What’s special about it? The
Fawn Creek area has been identified by the Colorado Division of
Wildlife as high priority habitat. Here is valuable summer range for
big game, and critical elk calving terrain. The area is in a natural
state and offers high opportunity for primitive recreation and
solitude, except during hunting season, when use is quite high.
The nature of the topography limits
motorized travel here during the summer, and most hunting traffic
occurs by foot or horseback, a mode with generally much higher success
rates than access with motorized vehicles. The area possesses beautiful
scenery and makes for outstanding wildlife viewing.
Potential threats This
area is available for oil and gas leasing and development (though no
current leases exist in the unit), a scenario with increasing
likelihood given this Administration’s orders to remove all impediments
to energy development, regardless of other values at stake.
Roadless advocates should request that this roadless area should NOT
be leased for energy development. And, in the unfortunate event that is
gets leased, the WRNF should impose non-waivable No Surface Occupancy
(NSO) stipulations throughout the entire roadless area.
Other info There
are two sheep and two cattle grazing allotments in the unit, and their
associated fences and stock ponds.
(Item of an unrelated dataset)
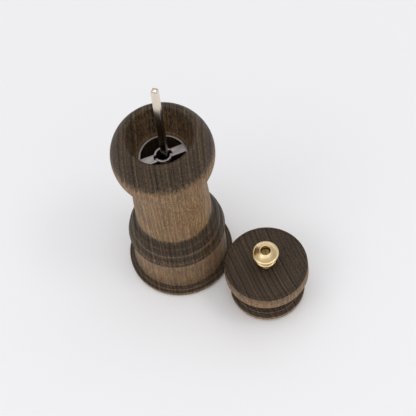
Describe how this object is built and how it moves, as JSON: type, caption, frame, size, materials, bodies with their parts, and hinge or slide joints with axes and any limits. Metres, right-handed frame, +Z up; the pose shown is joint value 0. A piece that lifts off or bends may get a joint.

In their roadless inventory, the
USFS omitted 1,384 roadless acres from the Fawn Creek RA. Their logic:
Flat terrain and proximity to busy roads makes these acres impossible
to manage as “roadless.” That is odd logic, considering that “roadless”
describes an on-the-ground condition, not a subjective judgment call
about the agency’s inability to enforce its management decisions. The
unit is separated from the 104,000 acre Morapos/Pagoda Peak roadless
area only by a low maintenance, high clearance, 4WD road.